BEGIN Supplied data

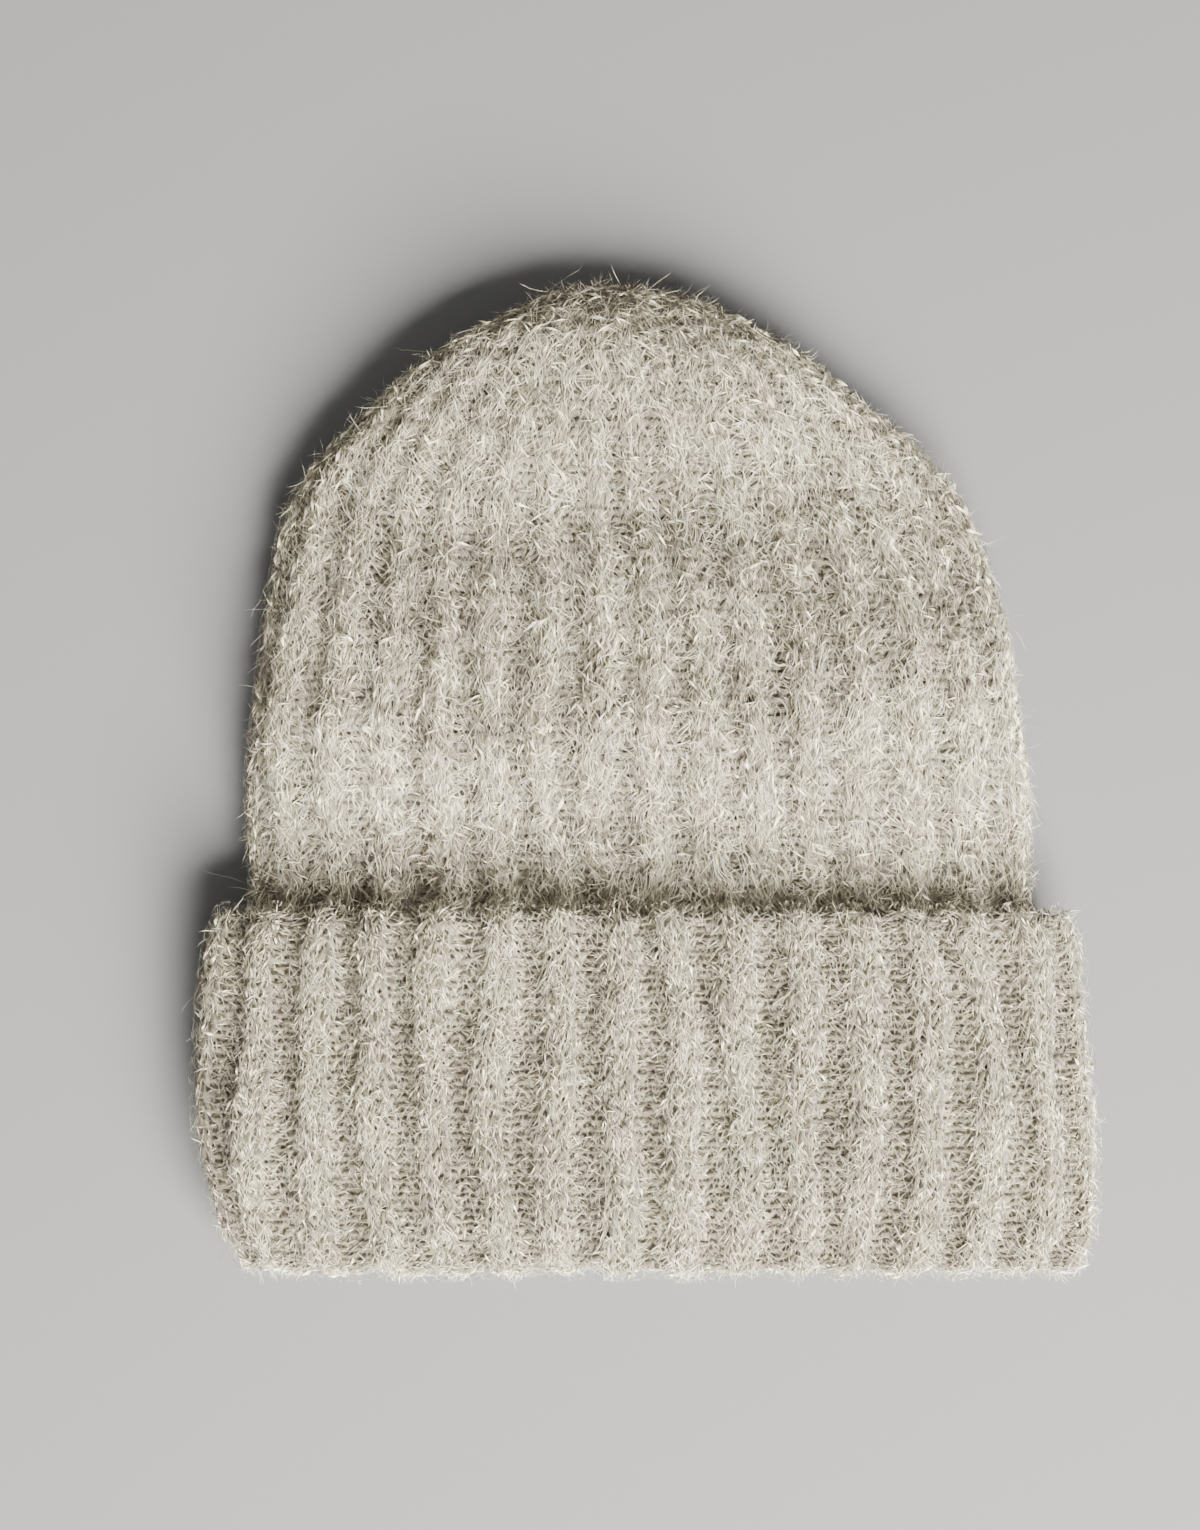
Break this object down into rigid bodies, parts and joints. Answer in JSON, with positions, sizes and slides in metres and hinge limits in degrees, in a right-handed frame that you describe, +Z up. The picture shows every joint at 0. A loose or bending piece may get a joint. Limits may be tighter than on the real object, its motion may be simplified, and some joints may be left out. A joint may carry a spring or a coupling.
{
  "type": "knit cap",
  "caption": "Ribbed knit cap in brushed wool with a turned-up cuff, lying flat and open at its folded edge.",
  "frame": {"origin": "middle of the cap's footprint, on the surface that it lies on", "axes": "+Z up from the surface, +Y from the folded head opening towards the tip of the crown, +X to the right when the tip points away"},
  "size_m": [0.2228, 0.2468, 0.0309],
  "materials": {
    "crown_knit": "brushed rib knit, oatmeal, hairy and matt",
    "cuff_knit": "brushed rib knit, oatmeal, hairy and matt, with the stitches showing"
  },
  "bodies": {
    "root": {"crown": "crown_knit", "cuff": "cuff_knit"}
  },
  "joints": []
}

END Supplied data

• [Exercise aim]:
Take the lines above and print them exactly.

• [Right answer]:
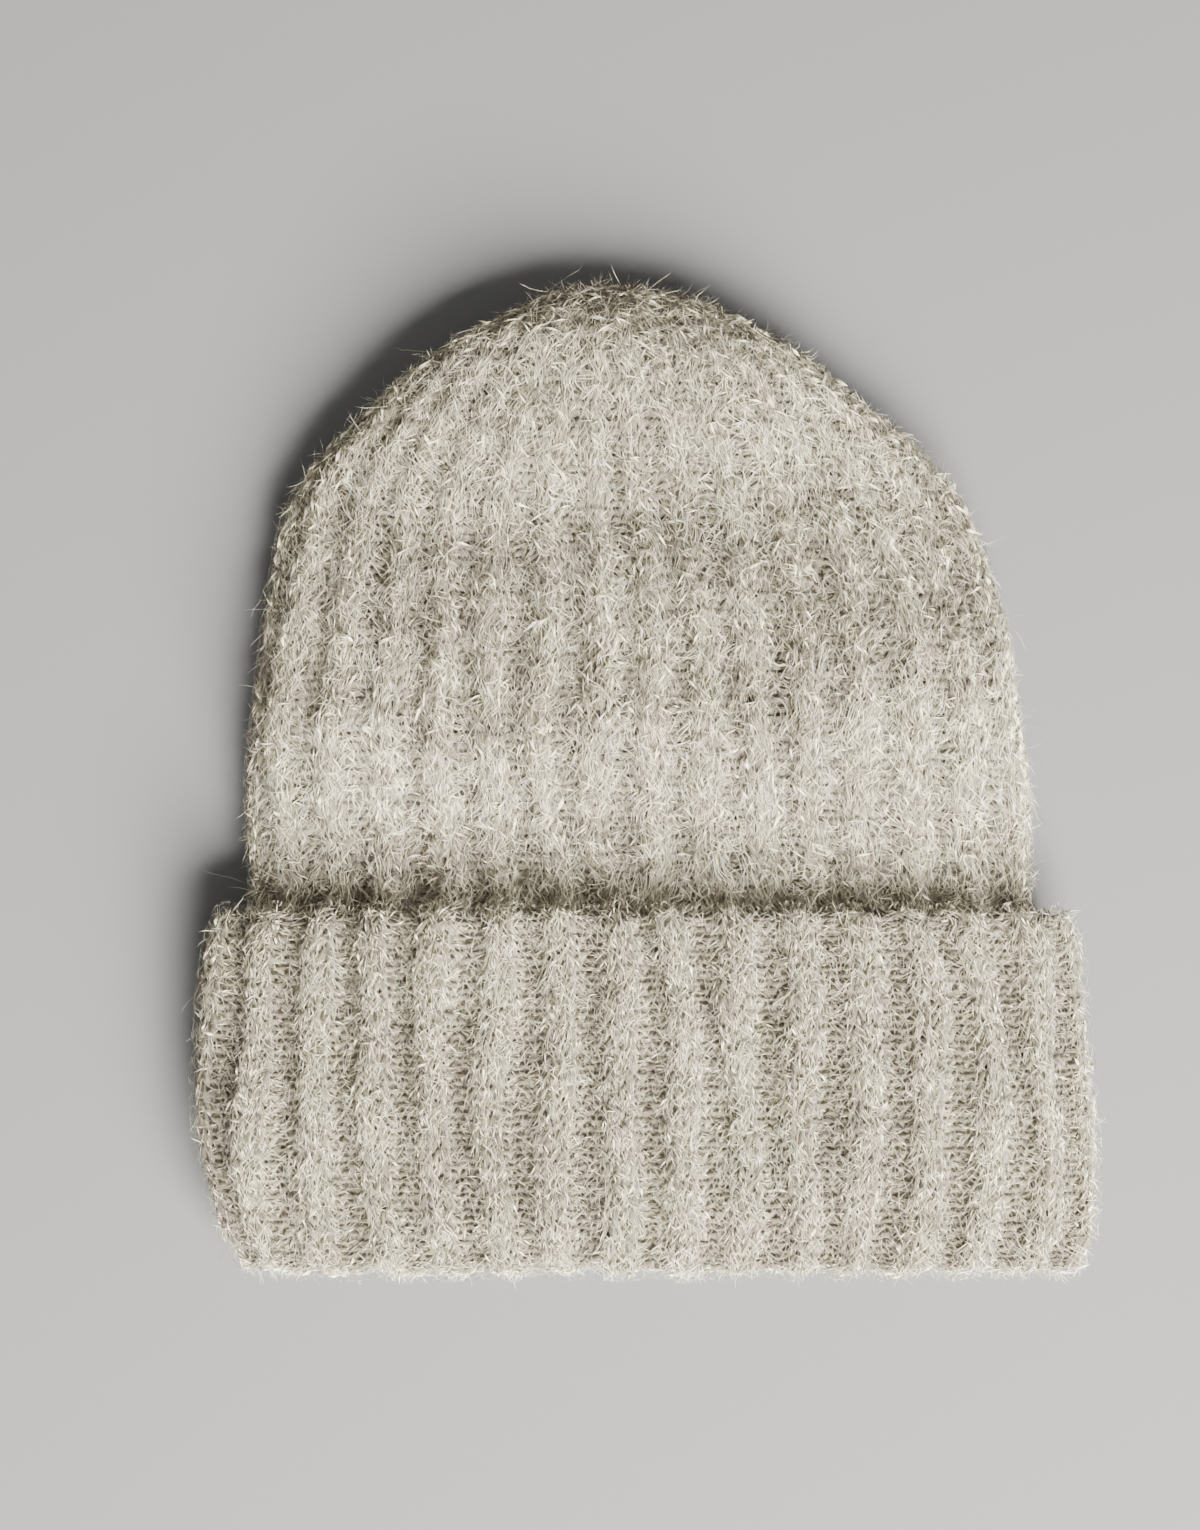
Break this object down into rigid bodies, parts and joints. Answer in JSON, with positions, sizes and slides in metres and hinge limits in degrees, in a right-handed frame that you describe, +Z up. The picture shows every joint at 0. A loose or bending piece may get a joint. Limits may be tighter than on the real object, its motion may be simplified, and some joints may be left out. A joint may carry a spring or a coupling.
{
  "type": "knit cap",
  "caption": "Ribbed knit cap in brushed wool with a turned-up cuff, lying flat and open at its folded edge.",
  "frame": {"origin": "middle of the cap's footprint, on the surface that it lies on", "axes": "+Z up from the surface, +Y from the folded head opening towards the tip of the crown, +X to the right when the tip points away"},
  "size_m": [0.2228, 0.2468, 0.0309],
  "materials": {
    "crown_knit": "brushed rib knit, oatmeal, hairy and matt",
    "cuff_knit": "brushed rib knit, oatmeal, hairy and matt, with the stitches showing"
  },
  "bodies": {
    "root": {"crown": "crown_knit", "cuff": "cuff_knit"}
  },
  "joints": []
}